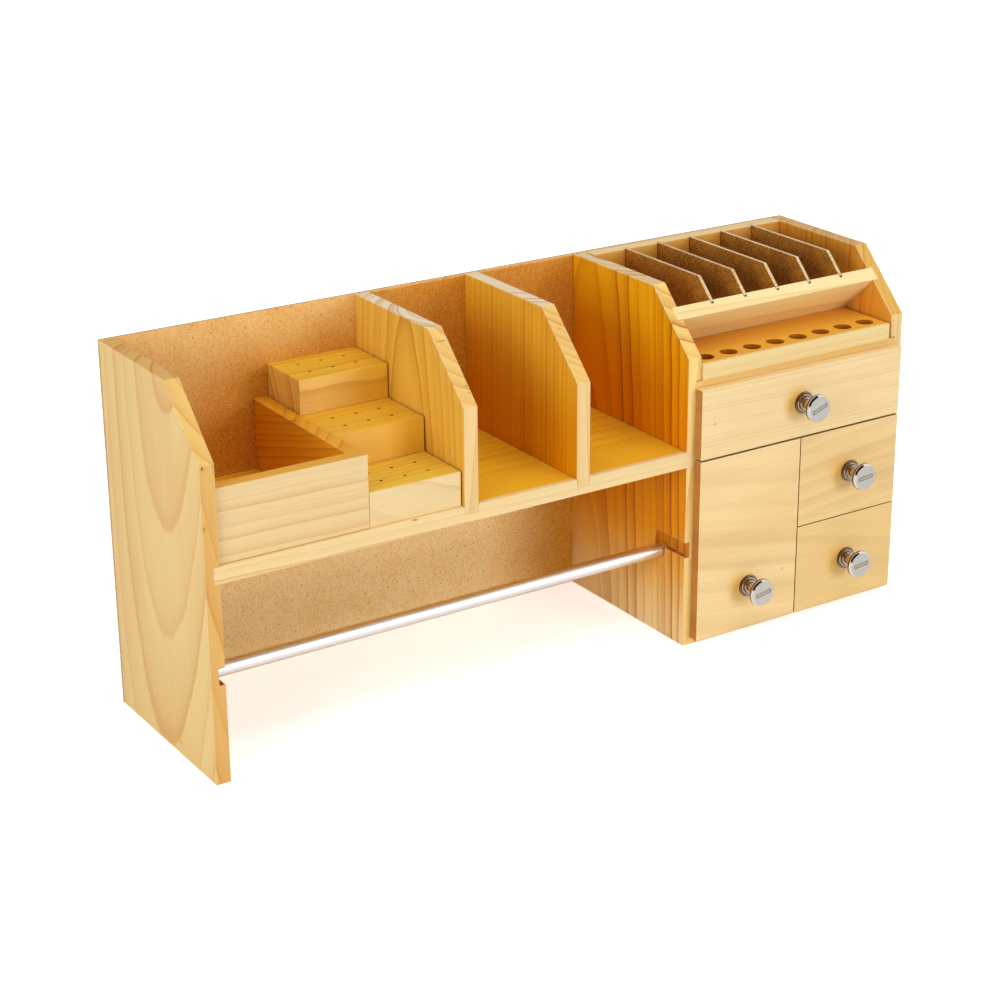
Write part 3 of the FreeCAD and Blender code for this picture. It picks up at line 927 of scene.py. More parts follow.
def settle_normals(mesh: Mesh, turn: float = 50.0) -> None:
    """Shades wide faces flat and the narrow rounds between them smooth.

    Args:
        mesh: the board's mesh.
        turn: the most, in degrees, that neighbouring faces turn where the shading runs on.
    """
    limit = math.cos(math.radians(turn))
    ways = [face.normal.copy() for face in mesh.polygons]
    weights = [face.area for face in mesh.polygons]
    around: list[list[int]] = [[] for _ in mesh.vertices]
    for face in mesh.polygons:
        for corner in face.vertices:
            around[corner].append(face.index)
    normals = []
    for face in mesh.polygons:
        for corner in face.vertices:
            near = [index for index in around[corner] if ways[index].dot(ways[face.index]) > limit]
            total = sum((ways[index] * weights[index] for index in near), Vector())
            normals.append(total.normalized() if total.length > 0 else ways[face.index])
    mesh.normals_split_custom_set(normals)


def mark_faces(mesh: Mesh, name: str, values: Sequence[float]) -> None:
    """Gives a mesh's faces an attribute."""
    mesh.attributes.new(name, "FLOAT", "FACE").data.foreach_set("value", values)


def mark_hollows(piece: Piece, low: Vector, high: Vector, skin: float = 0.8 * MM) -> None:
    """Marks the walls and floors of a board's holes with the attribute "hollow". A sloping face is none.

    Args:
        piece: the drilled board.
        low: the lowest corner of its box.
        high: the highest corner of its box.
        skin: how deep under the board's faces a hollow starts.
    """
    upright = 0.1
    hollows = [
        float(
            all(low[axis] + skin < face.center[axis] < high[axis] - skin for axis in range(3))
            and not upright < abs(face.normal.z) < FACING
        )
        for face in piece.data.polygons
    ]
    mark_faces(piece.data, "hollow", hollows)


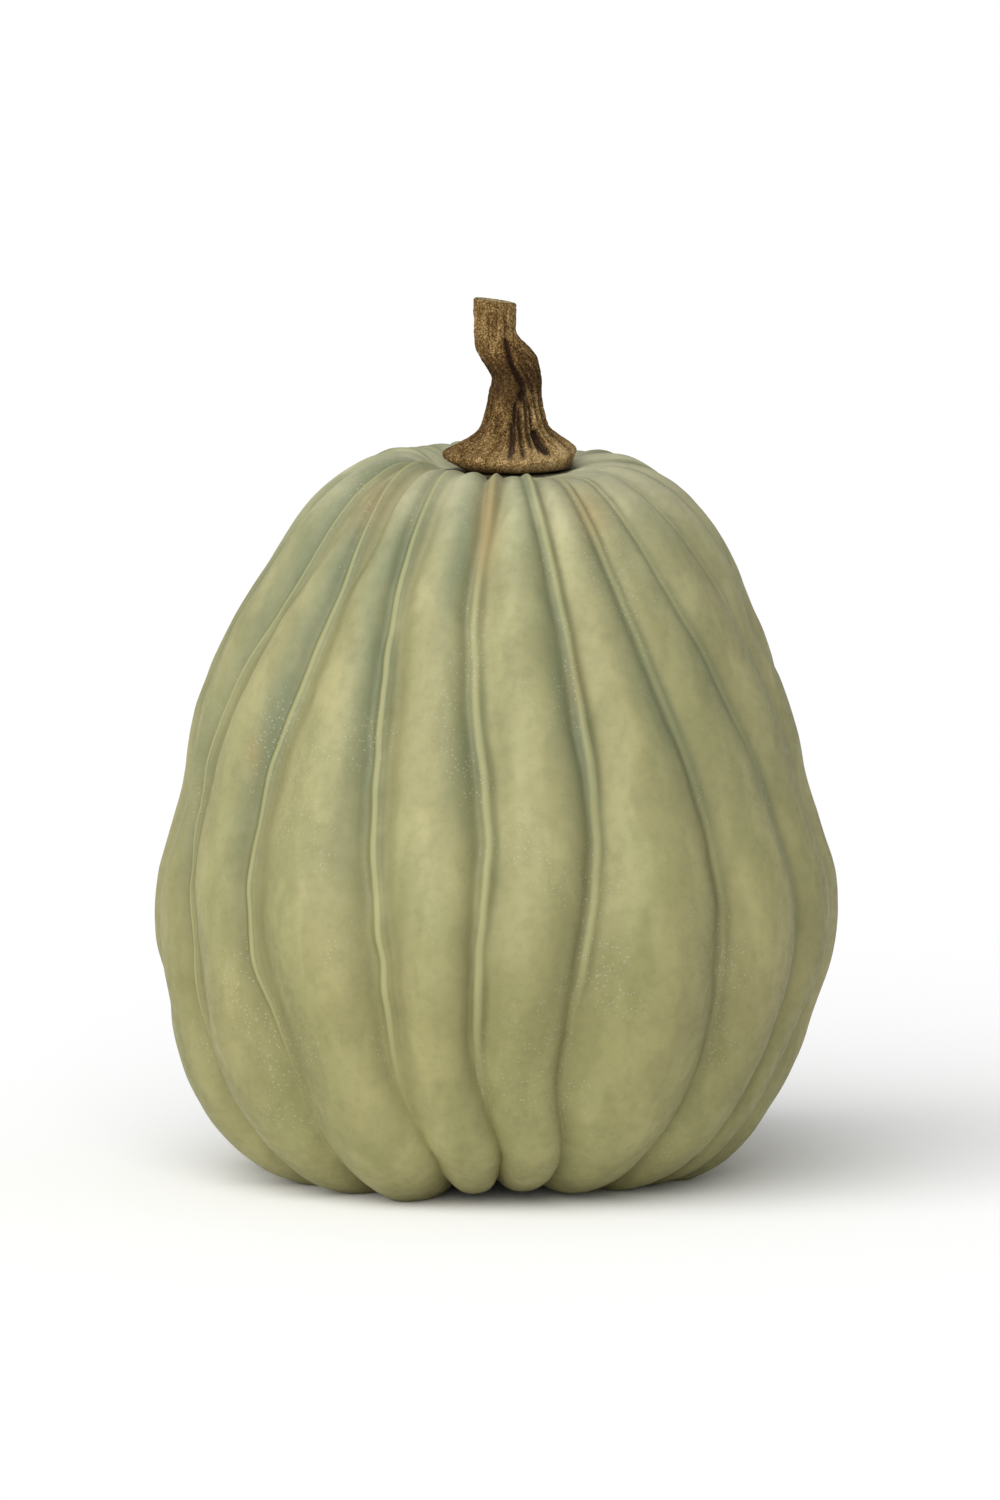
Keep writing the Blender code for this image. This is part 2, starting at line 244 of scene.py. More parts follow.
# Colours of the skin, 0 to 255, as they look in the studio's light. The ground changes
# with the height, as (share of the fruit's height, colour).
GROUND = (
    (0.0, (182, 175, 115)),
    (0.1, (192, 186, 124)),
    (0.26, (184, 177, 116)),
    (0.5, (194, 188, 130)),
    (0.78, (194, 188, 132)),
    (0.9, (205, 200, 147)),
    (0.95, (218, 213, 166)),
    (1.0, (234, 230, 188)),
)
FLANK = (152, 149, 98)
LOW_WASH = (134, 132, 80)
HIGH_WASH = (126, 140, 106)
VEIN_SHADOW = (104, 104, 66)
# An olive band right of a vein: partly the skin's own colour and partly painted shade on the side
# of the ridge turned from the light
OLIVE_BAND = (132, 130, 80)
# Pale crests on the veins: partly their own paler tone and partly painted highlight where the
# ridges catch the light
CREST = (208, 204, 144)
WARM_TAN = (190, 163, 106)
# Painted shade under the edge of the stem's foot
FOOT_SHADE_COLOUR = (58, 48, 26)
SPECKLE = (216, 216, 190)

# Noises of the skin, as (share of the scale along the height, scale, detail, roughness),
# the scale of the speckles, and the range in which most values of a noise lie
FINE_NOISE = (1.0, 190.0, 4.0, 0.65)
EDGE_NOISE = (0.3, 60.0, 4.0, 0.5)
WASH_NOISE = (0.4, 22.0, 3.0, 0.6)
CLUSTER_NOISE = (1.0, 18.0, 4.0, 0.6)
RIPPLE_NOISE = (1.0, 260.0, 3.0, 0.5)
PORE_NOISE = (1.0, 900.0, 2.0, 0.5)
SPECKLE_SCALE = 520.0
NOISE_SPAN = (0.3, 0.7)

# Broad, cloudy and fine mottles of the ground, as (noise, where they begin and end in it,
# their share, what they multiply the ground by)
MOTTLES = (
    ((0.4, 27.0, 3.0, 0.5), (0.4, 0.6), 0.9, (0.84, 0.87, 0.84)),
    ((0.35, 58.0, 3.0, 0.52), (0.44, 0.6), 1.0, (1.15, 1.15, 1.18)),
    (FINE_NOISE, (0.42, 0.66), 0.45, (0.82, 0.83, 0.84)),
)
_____
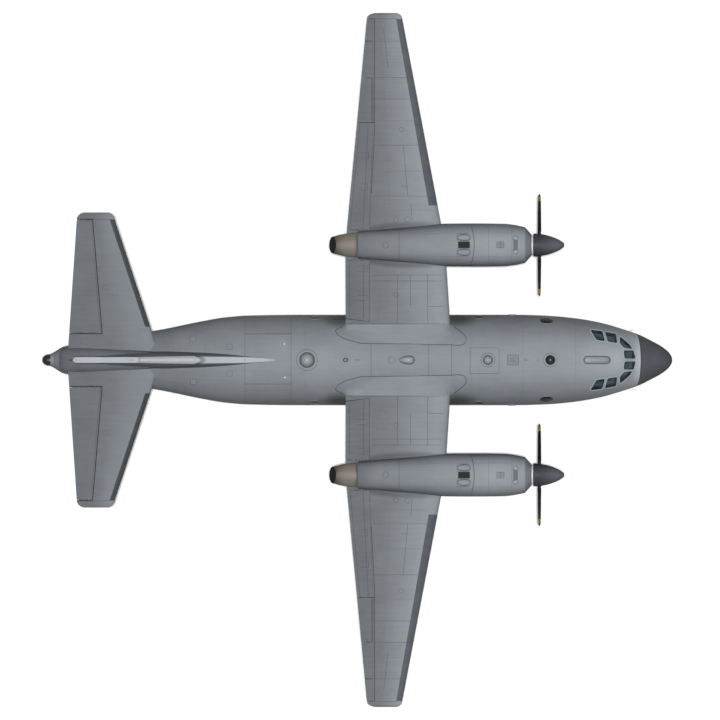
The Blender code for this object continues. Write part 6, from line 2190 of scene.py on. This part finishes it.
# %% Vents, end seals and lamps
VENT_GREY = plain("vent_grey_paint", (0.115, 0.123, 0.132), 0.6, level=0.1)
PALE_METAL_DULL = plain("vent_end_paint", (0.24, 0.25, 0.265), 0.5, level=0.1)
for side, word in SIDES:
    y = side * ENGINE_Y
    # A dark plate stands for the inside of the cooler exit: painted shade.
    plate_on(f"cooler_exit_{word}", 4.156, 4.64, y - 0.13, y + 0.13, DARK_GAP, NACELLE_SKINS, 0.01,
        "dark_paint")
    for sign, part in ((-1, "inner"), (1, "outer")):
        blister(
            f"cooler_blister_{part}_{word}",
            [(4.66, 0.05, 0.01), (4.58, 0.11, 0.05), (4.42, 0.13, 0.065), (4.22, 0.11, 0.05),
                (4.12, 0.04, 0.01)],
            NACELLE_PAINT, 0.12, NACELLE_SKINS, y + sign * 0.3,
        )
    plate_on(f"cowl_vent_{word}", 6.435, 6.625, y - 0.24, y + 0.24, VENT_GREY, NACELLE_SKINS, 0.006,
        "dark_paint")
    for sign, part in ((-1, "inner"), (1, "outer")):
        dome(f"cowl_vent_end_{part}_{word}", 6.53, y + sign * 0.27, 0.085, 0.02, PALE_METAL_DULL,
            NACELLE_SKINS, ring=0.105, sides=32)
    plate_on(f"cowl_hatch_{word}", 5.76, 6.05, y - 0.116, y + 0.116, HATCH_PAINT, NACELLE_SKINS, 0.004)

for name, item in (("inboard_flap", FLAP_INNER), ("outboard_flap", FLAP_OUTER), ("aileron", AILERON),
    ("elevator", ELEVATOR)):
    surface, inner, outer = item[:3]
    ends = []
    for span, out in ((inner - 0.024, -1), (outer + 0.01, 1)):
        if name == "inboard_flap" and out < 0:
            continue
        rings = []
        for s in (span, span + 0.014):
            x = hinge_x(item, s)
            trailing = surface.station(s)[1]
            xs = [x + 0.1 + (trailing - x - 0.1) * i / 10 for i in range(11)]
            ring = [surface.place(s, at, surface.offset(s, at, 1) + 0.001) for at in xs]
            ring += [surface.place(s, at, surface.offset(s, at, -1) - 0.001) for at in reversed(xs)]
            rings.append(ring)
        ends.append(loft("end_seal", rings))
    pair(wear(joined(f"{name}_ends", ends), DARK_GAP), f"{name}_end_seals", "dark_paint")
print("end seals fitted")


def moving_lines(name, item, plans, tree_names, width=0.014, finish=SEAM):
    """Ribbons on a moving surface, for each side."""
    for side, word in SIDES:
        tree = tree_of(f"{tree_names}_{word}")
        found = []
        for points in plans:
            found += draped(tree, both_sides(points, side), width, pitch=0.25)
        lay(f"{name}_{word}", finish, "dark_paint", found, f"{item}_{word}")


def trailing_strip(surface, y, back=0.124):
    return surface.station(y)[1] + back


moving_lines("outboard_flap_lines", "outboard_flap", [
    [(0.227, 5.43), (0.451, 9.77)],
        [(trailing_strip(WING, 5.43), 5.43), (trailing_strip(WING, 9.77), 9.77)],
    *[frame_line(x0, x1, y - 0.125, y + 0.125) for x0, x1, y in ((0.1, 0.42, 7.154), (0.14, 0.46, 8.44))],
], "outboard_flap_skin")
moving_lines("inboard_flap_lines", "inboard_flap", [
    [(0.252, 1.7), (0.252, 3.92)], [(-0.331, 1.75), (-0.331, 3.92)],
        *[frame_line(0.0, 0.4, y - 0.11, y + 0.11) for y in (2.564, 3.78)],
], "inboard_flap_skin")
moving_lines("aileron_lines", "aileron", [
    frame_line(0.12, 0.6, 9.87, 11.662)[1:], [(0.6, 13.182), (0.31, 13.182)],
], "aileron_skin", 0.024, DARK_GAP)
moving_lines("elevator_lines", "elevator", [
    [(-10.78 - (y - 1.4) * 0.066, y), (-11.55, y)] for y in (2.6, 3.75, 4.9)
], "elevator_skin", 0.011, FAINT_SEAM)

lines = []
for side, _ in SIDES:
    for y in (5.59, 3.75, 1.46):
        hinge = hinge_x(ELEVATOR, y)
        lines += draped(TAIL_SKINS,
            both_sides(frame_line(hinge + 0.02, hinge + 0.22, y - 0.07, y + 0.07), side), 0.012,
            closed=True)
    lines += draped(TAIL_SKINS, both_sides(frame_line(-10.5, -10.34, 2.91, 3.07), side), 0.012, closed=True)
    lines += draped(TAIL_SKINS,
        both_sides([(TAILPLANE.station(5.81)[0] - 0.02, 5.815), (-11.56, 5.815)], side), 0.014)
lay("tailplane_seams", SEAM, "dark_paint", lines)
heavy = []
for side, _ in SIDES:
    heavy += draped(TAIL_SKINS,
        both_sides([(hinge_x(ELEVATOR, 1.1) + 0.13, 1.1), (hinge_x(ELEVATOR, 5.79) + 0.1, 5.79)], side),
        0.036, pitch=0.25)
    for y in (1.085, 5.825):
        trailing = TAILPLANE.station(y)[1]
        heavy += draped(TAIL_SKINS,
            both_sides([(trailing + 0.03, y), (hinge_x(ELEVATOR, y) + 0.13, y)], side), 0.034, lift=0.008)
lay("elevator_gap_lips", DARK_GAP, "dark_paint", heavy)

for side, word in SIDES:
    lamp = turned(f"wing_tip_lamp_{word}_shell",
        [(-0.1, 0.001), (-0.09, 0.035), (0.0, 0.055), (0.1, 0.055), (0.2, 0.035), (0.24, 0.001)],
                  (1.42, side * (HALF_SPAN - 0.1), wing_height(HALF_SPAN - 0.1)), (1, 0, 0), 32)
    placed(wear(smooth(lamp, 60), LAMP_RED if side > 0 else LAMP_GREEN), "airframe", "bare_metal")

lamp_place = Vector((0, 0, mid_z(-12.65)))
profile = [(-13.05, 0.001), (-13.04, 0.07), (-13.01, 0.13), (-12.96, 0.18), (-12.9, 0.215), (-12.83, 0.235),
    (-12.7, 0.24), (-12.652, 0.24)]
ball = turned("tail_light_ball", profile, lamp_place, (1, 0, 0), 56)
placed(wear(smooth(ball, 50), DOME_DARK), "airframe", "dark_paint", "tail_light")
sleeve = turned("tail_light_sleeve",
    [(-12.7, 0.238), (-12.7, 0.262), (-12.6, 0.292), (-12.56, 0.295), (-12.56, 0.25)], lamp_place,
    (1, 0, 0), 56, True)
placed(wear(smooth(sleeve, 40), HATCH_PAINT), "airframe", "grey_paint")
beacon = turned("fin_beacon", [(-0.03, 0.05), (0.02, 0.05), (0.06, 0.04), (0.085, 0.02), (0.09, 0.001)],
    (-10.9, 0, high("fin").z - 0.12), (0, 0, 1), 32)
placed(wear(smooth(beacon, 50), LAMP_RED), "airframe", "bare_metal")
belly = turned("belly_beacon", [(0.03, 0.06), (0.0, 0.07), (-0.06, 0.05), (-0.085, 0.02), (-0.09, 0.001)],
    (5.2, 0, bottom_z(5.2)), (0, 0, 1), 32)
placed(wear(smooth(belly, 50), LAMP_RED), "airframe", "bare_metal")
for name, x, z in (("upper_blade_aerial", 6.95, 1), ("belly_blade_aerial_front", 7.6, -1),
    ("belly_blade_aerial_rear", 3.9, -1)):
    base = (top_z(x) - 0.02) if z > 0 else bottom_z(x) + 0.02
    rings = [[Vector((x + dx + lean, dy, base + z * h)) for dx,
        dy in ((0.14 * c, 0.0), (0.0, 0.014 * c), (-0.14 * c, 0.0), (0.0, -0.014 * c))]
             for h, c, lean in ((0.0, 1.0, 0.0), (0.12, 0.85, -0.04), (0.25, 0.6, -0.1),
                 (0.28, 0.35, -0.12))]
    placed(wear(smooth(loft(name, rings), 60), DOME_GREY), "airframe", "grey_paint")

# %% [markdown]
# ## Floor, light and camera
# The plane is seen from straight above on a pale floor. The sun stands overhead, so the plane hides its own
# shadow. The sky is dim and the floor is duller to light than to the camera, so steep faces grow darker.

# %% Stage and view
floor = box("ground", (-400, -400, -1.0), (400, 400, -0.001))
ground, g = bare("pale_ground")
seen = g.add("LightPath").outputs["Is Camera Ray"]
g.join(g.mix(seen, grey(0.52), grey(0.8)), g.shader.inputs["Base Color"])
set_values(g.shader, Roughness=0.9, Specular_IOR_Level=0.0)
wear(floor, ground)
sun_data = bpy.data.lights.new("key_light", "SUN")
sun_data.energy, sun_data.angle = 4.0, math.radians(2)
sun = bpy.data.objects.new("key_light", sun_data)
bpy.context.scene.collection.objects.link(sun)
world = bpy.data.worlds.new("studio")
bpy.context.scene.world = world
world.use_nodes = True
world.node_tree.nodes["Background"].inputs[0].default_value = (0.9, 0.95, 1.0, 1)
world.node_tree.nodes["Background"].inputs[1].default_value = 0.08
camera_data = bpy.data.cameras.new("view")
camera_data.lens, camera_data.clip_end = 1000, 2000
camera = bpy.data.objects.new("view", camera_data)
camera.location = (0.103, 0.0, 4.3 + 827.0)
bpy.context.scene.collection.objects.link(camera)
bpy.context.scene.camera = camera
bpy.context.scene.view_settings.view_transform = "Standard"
_____
= STATED GOAL =
From the records above, transcribe without alteration every line from the one with "Write part 3" to the one with "between them smooth.", inclusive.

= FINAL ANSWER =
Write part 3 of the FreeCAD and Blender code for this picture. It picks up at line 927 of scene.py. More parts follow.
def settle_normals(mesh: Mesh, turn: float = 50.0) -> None:
    """Shades wide faces flat and the narrow rounds between them smooth.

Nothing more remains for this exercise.